- Supreme Court of the United States

Argued December 4, 2001 Decided April 29, 2002
- Full case name: US Airways, Incorporated v. Robert Barnett
- Citations: 535 U.S. 391 (more)

Holding
- A job position does not count as a reasonable accommodation under the ADA when another employee is entitled to that position under a seniority system

Court membership
- Chief Justice William Rehnquist Associate Justices John P. Stevens · Sandra Day O'Connor Antonin Scalia · Anthony Kennedy David Souter · Clarence Thomas Ruth Bader Ginsburg · Stephen Breyer

Case opinions
- Majority: Breyer, joined by Rehnquist, Stevens, O’Connor, Kennedy
- Concurrence: Stevens
- Concurrence: O'Connor
- Dissent: Scalia, joined by Thomas
- Dissent: Souter, joined by Ginsburg

Laws applied
- Americans with Disabilities Act of 1990

= US Airways, Inc. v.

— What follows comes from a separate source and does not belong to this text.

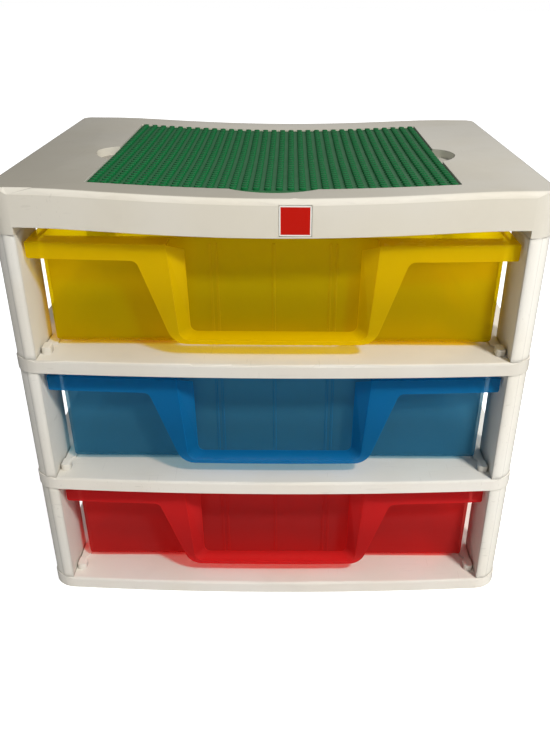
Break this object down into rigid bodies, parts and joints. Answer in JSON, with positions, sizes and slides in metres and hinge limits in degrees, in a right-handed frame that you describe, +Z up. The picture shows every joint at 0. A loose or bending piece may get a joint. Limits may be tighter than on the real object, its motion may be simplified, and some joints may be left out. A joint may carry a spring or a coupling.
{
  "type": "brick shaped storage drawers",
  "caption": "Desktop craft organizer: a bow-fronted frame on hollow posts, with pull-out see-through drawers and a studded building plate on top.",
  "frame": {"origin": "middle of the footprint, on the floor", "axes": "+X to the right across the front, +Y from the front to the back, +Z up"},
  "size_m": [0.385, 0.3286, 0.3315],
  "materials": {
    "frame_plastic": "satin moulded off-white",
    "plate_plastic": "glossy moulded green",
    "badge_plastic": "glossy red with a pale border, blank",
    "yellow_plastic": "glossy, slightly see-through",
    "blue_plastic": "glossy, slightly see-through",
    "red_plastic": "glossy, slightly see-through"
  },
  "bodies": {
    "frame": {"top_panel": "frame_plastic", "blank_badge": "badge_plastic", "upper_shelf": "frame_plastic", "lower_shelf": "frame_plastic", "base_shelf": "frame_plastic", "upper_front_left_post": "frame_plastic", "upper_front_right_post": "frame_plastic", "upper_rear_left_post": "frame_plastic", "upper_rear_right_post": "frame_plastic", "middle_front_left_post": "frame_plastic", "middle_front_right_post": "frame_plastic", "middle_rear_left_post": "frame_plastic", "middle_rear_right_post": "frame_plastic", "lower_front_left_post": "frame_plastic", "lower_front_right_post": "frame_plastic", "lower_rear_left_post": "frame_plastic", "lower_rear_right_post": "frame_plastic"},
    "plate": {"building_plate": "plate_plastic"},
    "upper_drawer": {"yellow_drawer": "yellow_plastic"},
    "middle_drawer": {"blue_drawer": "blue_plastic"},
    "lower_drawer": {"red_drawer": "red_plastic"}
  },
  "joints": [
    {"name": "yellow_slide", "type": "slide", "parent": "frame", "child": "upper_drawer", "axis": [0, -1, 0], "range_m": [0, 0.2]},
    {"name": "blue_slide", "type": "slide", "parent": "frame", "child": "middle_drawer", "axis": [0, -1, 0], "range_m": [0, 0.2]},
    {"name": "red_slide", "type": "slide", "parent": "frame", "child": "lower_drawer", "axis": [0, -1, 0], "range_m": [0, 0.2]},
    {"name": "plate_lift", "type": "slide", "parent": "frame", "child": "plate", "axis": [0, 0, 1], "range_m": [0, 0.03]}
  ]
}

Barnett =

US Airways, Inc. v. Barnett, (2002), was a case in the United States Supreme Court that dealt with issues related to the Americans with Disabilities Act of 1990 (ADA) and reasonable accommodations in the workplace. The Court held that even requests for accommodation that might seem reasonable on their face, such as a transfer to a different position, can be rendered unreasonable if they would require a violation of the company's seniority system.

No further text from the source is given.